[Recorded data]

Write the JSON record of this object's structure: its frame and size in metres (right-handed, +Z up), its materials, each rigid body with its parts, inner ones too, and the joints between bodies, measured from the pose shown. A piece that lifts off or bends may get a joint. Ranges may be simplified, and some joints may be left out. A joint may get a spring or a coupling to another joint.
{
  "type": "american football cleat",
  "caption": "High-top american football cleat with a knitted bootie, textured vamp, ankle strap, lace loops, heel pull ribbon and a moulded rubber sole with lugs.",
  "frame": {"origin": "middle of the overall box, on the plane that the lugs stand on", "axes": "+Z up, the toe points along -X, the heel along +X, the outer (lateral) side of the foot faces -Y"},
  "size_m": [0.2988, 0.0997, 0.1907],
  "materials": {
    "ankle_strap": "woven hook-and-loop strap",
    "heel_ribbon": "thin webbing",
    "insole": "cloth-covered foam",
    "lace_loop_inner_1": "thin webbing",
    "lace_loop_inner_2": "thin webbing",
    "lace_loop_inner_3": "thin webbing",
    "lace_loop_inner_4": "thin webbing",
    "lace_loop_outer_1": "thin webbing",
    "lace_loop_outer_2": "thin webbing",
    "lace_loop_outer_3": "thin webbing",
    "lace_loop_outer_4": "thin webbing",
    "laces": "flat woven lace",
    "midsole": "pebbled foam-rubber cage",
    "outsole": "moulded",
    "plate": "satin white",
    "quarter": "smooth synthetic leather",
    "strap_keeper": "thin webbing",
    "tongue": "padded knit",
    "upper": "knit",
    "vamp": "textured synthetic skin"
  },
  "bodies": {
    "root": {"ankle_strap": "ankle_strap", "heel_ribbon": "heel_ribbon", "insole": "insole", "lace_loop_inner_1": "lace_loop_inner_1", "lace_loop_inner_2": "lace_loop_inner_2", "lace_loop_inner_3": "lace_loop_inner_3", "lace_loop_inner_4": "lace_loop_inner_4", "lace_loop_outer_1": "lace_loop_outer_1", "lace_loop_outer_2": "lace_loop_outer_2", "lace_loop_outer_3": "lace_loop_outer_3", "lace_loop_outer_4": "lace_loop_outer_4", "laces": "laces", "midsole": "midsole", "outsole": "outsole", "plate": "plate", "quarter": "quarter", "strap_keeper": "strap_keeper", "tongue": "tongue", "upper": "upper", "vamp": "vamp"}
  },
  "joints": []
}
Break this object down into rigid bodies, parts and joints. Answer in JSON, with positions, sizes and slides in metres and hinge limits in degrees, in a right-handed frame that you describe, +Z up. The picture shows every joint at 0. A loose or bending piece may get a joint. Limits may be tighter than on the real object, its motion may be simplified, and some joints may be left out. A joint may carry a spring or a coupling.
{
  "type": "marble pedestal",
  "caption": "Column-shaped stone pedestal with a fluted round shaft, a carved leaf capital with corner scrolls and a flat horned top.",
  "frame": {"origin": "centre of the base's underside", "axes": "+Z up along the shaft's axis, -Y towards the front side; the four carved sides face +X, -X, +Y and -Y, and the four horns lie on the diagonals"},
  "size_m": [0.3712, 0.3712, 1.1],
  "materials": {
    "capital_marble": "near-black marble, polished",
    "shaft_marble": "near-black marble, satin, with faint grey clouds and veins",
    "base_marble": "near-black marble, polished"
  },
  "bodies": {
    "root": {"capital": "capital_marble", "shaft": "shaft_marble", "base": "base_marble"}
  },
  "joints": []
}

**GIVEN REQUEST:**
Write out the complete set of records exactly as given.

**SOLUTION BELOW:**
Write the JSON record of this object's structure: its frame and size in metres (right-handed, +Z up), its materials, each rigid body with its parts, inner ones too, and the joints between bodies, measured from the pose shown. A piece that lifts off or bends may get a joint. Ranges may be simplified, and some joints may be left out. A joint may get a spring or a coupling to another joint.
{
  "type": "american football cleat",
  "caption": "High-top american football cleat with a knitted bootie, textured vamp, ankle strap, lace loops, heel pull ribbon and a moulded rubber sole with lugs.",
  "frame": {"origin": "middle of the overall box, on the plane that the lugs stand on", "axes": "+Z up, the toe points along -X, the heel along +X, the outer (lateral) side of the foot faces -Y"},
  "size_m": [0.2988, 0.0997, 0.1907],
  "materials": {
    "ankle_strap": "woven hook-and-loop strap",
    "heel_ribbon": "thin webbing",
    "insole": "cloth-covered foam",
    "lace_loop_inner_1": "thin webbing",
    "lace_loop_inner_2": "thin webbing",
    "lace_loop_inner_3": "thin webbing",
    "lace_loop_inner_4": "thin webbing",
    "lace_loop_outer_1": "thin webbing",
    "lace_loop_outer_2": "thin webbing",
    "lace_loop_outer_3": "thin webbing",
    "lace_loop_outer_4": "thin webbing",
    "laces": "flat woven lace",
    "midsole": "pebbled foam-rubber cage",
    "outsole": "moulded",
    "plate": "satin white",
    "quarter": "smooth synthetic leather",
    "strap_keeper": "thin webbing",
    "tongue": "padded knit",
    "upper": "knit",
    "vamp": "textured synthetic skin"
  },
  "bodies": {
    "root": {"ankle_strap": "ankle_strap", "heel_ribbon": "heel_ribbon", "insole": "insole", "lace_loop_inner_1": "lace_loop_inner_1", "lace_loop_inner_2": "lace_loop_inner_2", "lace_loop_inner_3": "lace_loop_inner_3", "lace_loop_inner_4": "lace_loop_inner_4", "lace_loop_outer_1": "lace_loop_outer_1", "lace_loop_outer_2": "lace_loop_outer_2", "lace_loop_outer_3": "lace_loop_outer_3", "lace_loop_outer_4": "lace_loop_outer_4", "laces": "laces", "midsole": "midsole", "outsole": "outsole", "plate": "plate", "quarter": "quarter", "strap_keeper": "strap_keeper", "tongue": "tongue", "upper": "upper", "vamp": "vamp"}
  },
  "joints": []
}
Break this object down into rigid bodies, parts and joints. Answer in JSON, with positions, sizes and slides in metres and hinge limits in degrees, in a right-handed frame that you describe, +Z up. The picture shows every joint at 0. A loose or bending piece may get a joint. Limits may be tighter than on the real object, its motion may be simplified, and some joints may be left out. A joint may carry a spring or a coupling.
{
  "type": "marble pedestal",
  "caption": "Column-shaped stone pedestal with a fluted round shaft, a carved leaf capital with corner scrolls and a flat horned top.",
  "frame": {"origin": "centre of the base's underside", "axes": "+Z up along the shaft's axis, -Y towards the front side; the four carved sides face +X, -X, +Y and -Y, and the four horns lie on the diagonals"},
  "size_m": [0.3712, 0.3712, 1.1],
  "materials": {
    "capital_marble": "near-black marble, polished",
    "shaft_marble": "near-black marble, satin, with faint grey clouds and veins",
    "base_marble": "near-black marble, polished"
  },
  "bodies": {
    "root": {"capital": "capital_marble", "shaft": "shaft_marble", "base": "base_marble"}
  },
  "joints": []
}